When they dialed the pressure back up to as little as 0.3 gigapascals, the blue fleck turned pink as the electrical resistance plunged to zero. The substance reached a peak superconducting temperature of 294 K—7° warmer than the original CSH and truly room temperature—at pressures of 1 gigapascal. Magnetic measurements also showed the sample repelled an externally applied magnetic field, a hallmark of superconductors. The paper, the authors say, went through five rounds of review.

“This is the most detailed study of a hydride ever,” says Ashkan Salamat, a physicist at the University of Nevada, Las Vegas, and one of the study’s senior authors. Others agree the results look impressive. “It looks believable,” says Alexander Goncharov, a physicist at the Carnegie Institution for Science. “If it is correct, the paper is a tour de force using all the different techniques,” Hamlin says.

But LNH raises as many questions as it answers. “It sort of contradicts everything I would expect of hydrides,” says Lilia Boeri, a theoretical physicist at Sapienza University of Rome. In the conventional theory of superconductivity, vibrations in a material’s crystalline lattice act as glue between pairs of electrons, enabling them to conduct without resistance. Boeri’s calculations and others’ suggest ambient pressure hydride superconductors can exist, but only at colder temperatures, about 125 K. Above that, she says, the vibrational glue loses its grip, and only intense pressure can “stiffen” the lattice and cause electrons to pair up.

Dias and his colleagues argue this is where the nitrogen in their new material comes in. Nitrogen atoms are tiny compared with lutetium. They believe nitrogen atoms might be wriggling in between lutetium atoms, forming a cagelike structure that stiffens the rest of the lattice. He and his colleagues have yet to confirm that structure. But Dias speculates it “provides the stability for superconductivity to occur at lower pressure.”

To solve the riddle, the U of R team “should do everything they can to help other groups reproduce it,” says Mikhail Eremets, a physicist at the Max Planck Institute for Chemistry, whose team discovered the first hydride superconductor in 2015 but failed to replicate the CSH results. “If they will not it will be a disaster.” But this level of cooperation doesn’t appear to be in the cards. Dias says Unearthly Materials, a company he and Salamat founded, is trying to commercialize the new hydride. “We are not going to distribute this material considering the proprietary nature of our process and the intellectual property rights that exist,” Dias said via email.

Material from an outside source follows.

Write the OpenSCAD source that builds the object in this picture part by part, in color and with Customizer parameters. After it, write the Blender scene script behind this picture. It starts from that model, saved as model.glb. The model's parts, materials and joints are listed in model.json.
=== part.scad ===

Other physicists aren’t pleased. “It’s a completely unscientific behavior,” Boeri says. Hamlin says he won’t commit a student to replicating the work unless the U of R group shares samples and raw data.
Salamat says the raw data are available online. As for sharing samples, the paper provides a detailed recipe, he says. “People can go ahead and make it for themselves.”

Eremets plans to try. Because LNH can be made at lower pressures that don’t require diamond vises, “this will be much easier to check by many groups,” he says. Hemley, who is helping the U of R group determine LNH’s structure, agrees. “It’s a whole different ballgame now,” he says.